This resource will help you recognise the importance of keywords for your online search and provide some basic guidelines to identifying effective keywords.
What is a keyword?
A keyword is a word or phrase that is used to facilitate an online search for information using search engines such as Google. A keyword represents the essence of the content that you are looking for. It can either work as the kernel of the search queries or be the search query itself. A search query or search term is the actual word of phrase that you key in the search engines to find content associated with specific questions or topics. Identifying keywords is an important step in planning your search.
For example, you might want to look for a used laptop and start with the keywords 'second-hand laptop'. Your search queries might include the exact keyword, its variation such as 'laptop second-hand', or more specific forms such as 'black second-hand laptop', 'laptop second-hand 2016', 'second-hand laptop Wollongong', etc.

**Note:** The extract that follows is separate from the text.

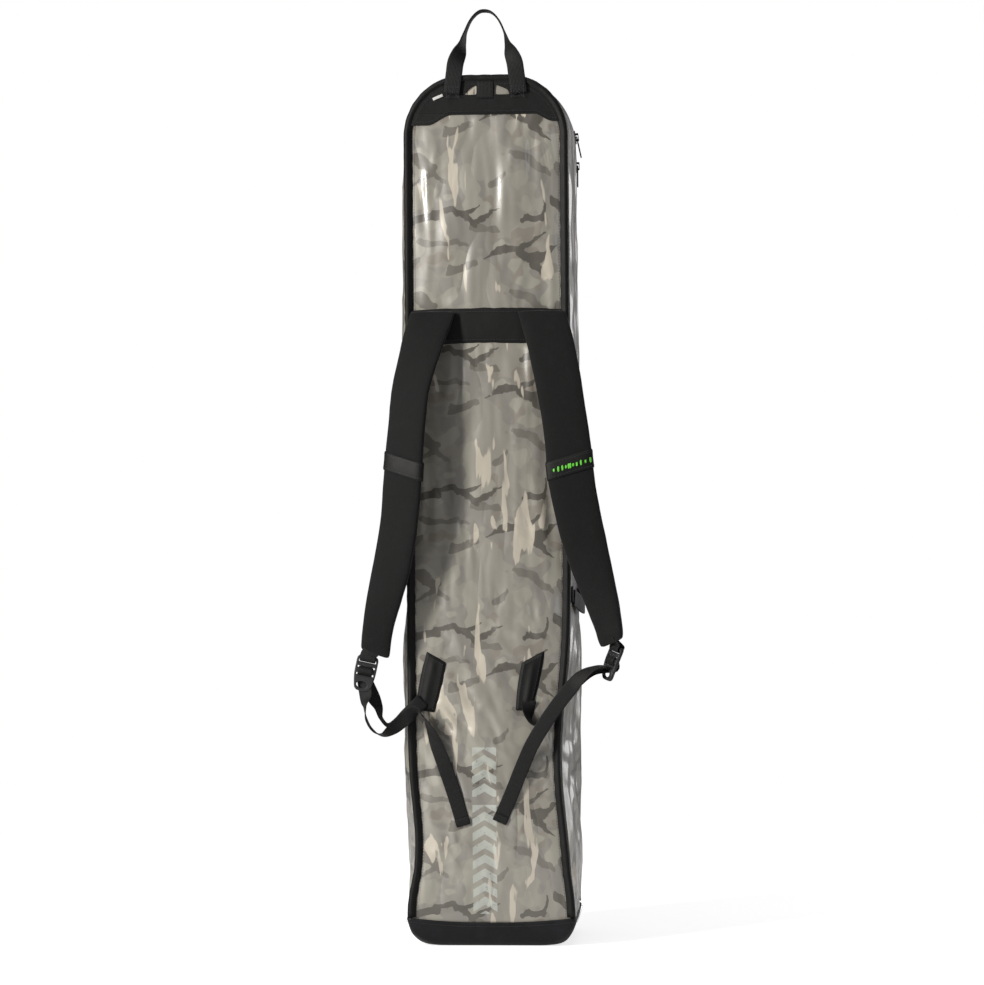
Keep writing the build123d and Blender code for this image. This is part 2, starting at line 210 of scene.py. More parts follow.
def panel_rows(reach, base, step):
    """Rows of x and z that fill the bag's front outline."""
    radius = reach - corner_x
    straight = np.linspace(base, corner_z, int(round((corner_z - base) / step)) + 1)
    turns = np.linspace(0, math.pi / 2, int(round(radius * math.pi / 2 / step)) + 1)[1:]
    heights = np.concatenate([straight, corner_z + radius * np.sin(turns)])
    halves = np.concatenate([np.full(len(straight), reach), corner_x + radius * np.cos(turns)])
    across = np.linspace(-1, 1, int(round(2 * reach / step)) + 1)
    return np.outer(halves, across), np.repeat(heights[:, None], len(across), axis=1)


# Meshes

def link(name, data):
    """Puts an object with this mesh, lamp, curve or lens into the scene."""
    holder = bpy.data.objects.new(name, data)
    scene.collection.objects.link(holder)
    return holder


def add_mesh(name, points, faces, material, smooth=True):
    mesh = bpy.data.meshes.new(name)
    mesh.from_pydata(np.reshape(points, (-1, 3)).tolist(), [], faces)
    mesh.polygons.foreach_set("use_smooth", [smooth] * len(mesh.polygons))
    mesh.materials.append(material)
    return link(name, mesh)


def grid_faces(rows, columns, closed=False, looped=False, capped=False, flip=False, holes=None):
    """Faces of a grid of points.

    closed joins the last column to the first, looped joins the last row to the first, capped fills the
    first and the last row, and holes marks the faces to leave out."""
    faces = []
    for i in range(rows if looped else rows - 1):
        after = (i + 1) % rows * columns
        for j in range(columns if closed else columns - 1):
            if holes is None or not holes[i, j]:
                k = (j + 1) % columns
                faces.append((i * columns + j, i * columns + k, after + k, after + j))
    if capped:
        faces.append(tuple(range(columns))[::-1])
        faces.append(tuple(range((rows - 1) * columns, rows * columns)))
    return [face[::-1] for face in faces] if flip else faces


def add_grid(name, points, material, **joins):
    """A mesh from rows of points, joined as grid_faces says."""
    return add_mesh(name, points, grid_faces(*np.shape(points)[:2], **joins), material)


def evaluated_mesh(piece):
    return bpy.data.meshes.new_from_object(piece.evaluated_get(bpy.context.evaluated_depsgraph_get()))


def settle(piece):
    """Replaces the piece's mesh by what its modifiers make of it."""
    made = evaluated_mesh(piece)
    piece.modifiers.clear()
    piece.data = made
    made.polygons.foreach_set("use_smooth", [True] * len(made.polygons))
    return piece


def tailor(piece, thickness=0, finer=True):
    """Smooths a mesh and gives a single-layer sheet its thickness, inwards from its outer face."""
    if finer:
        piece.modifiers.new("finer", "SUBSURF").levels = 1
    if thickness:
        solid = piece.modifiers.new("thickness", "SOLIDIFY")
        solid.thickness = thickness
        solid.offset = -1
    return settle(piece)


def drape(piece, cut, sewn, pressure):
    """Lets a sheet settle as cloth cut larger than its place, so that it buckles into folds.

    cut is each point's place in the flat cloth, and sewn are the points that stay where they are."""
    piece.shape_key_add(name="Basis")
    flat = piece.shape_key_add(name="cut")
    flat.data.foreach_set("co", cut.ravel())
    group = piece.vertex_groups.new(name="sewn")
    group.add([int(i) for i in np.flatnonzero(sewn)], 1.0, "REPLACE")
    cloth = piece.modifiers.new("cloth", "CLOTH")
    cloth.settings.effector_weights.gravity = 0
    settings = {
        "rest_shape_key": flat, "vertex_group_mass": "sewn", "quality": 4, "mass": 0.2, "air_damping": 3,
        "tension_stiffness": 8, "compression_stiffness": 8, "shear_stiffness": 4, "bending_stiffness": 1.2,
        "use_pressure": True, "uniform_pressure_force": pressure,
    }
    for setting, value in settings.items():
        setattr(cloth.settings, setting, value)
    cloth.point_cache.frame_start = 1
    cloth.point_cache.frame_end = cloth_frames
    for number in range(1, cloth_frames + 1):
        scene.frame_set(number)
    settle(piece)
    scene.frame_set(1)


def points_of(piece):
    flat = np.empty(len(piece.data.vertices) * 3)
    piece.data.vertices.foreach_get("co", flat)
    return flat.reshape(-1, 3)


def move_points(piece, points):
    piece.data.vertices.foreach_set("co", np.ravel(points))
    piece.data.update()


def reshape(piece, change):
    """Runs a change on an editable copy of the piece's mesh and puts it back."""
    editable = bmesh.new()
    editable.from_mesh(piece.data)
    change(editable)
    editable.to_mesh(piece.data)
    editable.free()


def fix_normals(piece):
    reshape(piece, lambda mesh: bmesh.ops.recalc_face_normals(mesh, faces=mesh.faces))


def join_close(piece, distance):
    """Joins the points that lie on top of each other."""
    reshape(piece, lambda mesh: bmesh.ops.remove_doubles(mesh, verts=mesh.verts, dist=distance))


def copies(name, shape, places, axes, material):
    """One mesh made of a small shape repeated at each place, turned to each set of axes."""
    shape_points, shape_faces = shape
    points = np.einsum("pk,nkd->npd", shape_points, axes) + places[:, None, :]
    count = len(shape_points)
    faces = [tuple(i + n * count for i in face) for n in range(len(places)) for face in shape_faces]
    return add_mesh(name, points, faces, material)


def capsule(length, width, height, sides=6):
    """A short rounded bar along its first axis."""
    ends = np.array([(-0.5, 0.35), (-0.38, 0.9), (0, 1.0), (0.38, 0.9), (0.5, 0.35)])
    share, size = ends[:, :1], ends[:, 1:]
    angles = round_angles(sides)
    points = grid_of(share * length, size * width / 2 * np.cos(angles), size * height / 2 * np.sin(angles))
    return points.reshape(-1, 3), grid_faces(len(ends), sides, closed=True, capped=True, flip=True)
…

Plan your search to find what you need
It is helpful to plan how to research and find information on your topic before you start searching. Below is a simple four-step plan which will help you find useful and relevant information and save you time. This plan will work in many different search interfaces including the Library search engine, Google, and all Library databases.
1: Break down the question
With your assessment task question in front of you ask yourself:
- What do I already know about this topic?
- What else do I need to find out to answer the question?
- What is the question asking me to do?
- Do I understand all the words in the question?
2. Identify the right search words
Choosing the right words to search for information about your topic is not always simple and you won't always get it right the first time.
When selecting search words:
- Start with the most obvious search words in your assessment task question. These will be single words (i.e., environment) or phrases with two or more words (i.e., 'climate change').
- Next think about alternative search words. This is important because people use different words to describe the same thing (i.e., 'global warming' instead of 'climate change'). Think of synonyms, or related words which are still relevant to your topic.
- Don't use instructional words (discuss, explain) or prepositions (to, of, for) in your search. These will not help you find information on your topic.
Try our search word generator to help work through this process of identifying effective search words. You can use one of your own assessment tasks, or the example given within this activity. (i.e. Impact of online bullying on adolescents in Australia)
3: Choose the right search tool for your needs
Some search tools are better suited to finding specific kinds of information. For example, library databases are primarily used to find academic journal articles and academic information, whereas Google is best suited to finding information from a broader range of non-academic sources. Below is a general guide on different types of information you may need, and the best tools to use to find it.
- For academic journal articles: library databases, Library SEARCH, Google Scholar
- For academic books: Library SEARCH
- For government information: Google (try using an advanced search to limit your search to results from the domain .gov.au), library databases. Try the tips in our government information guide.
- For industry information, patents, and standards: library databases (try the tips contained in our companies and Industries, patents, and standards guides).
- For historical information: archives, library databases, Google, Library SEARCH
- For social commentary: Google (use it to find blog or other social media posts of interest)
- For newspapers: Library SEARCH, Library databases, Google (some newspapers have made their archives publicly available), Trove database. Try the tips in our newspapers guide.
- For statistics: library databases, ABS website (try the tips in our statistics guide).
4: Enter your search words and review your results list
You will have to experiment with your search words, try entering the main search words from your assessment task question into the search engine of your choice (see note below) and click search.
There are clever ways to include your alternative search words at the same time. If you would like to know more try the activity in step 2, or contact UOW Library at 'Ask Us'.
If you're getting too many results or the results are not relevant, you need to try refining your search. This is a normal part of the search process, and it's common to refine your search several times to find the best information for your needs.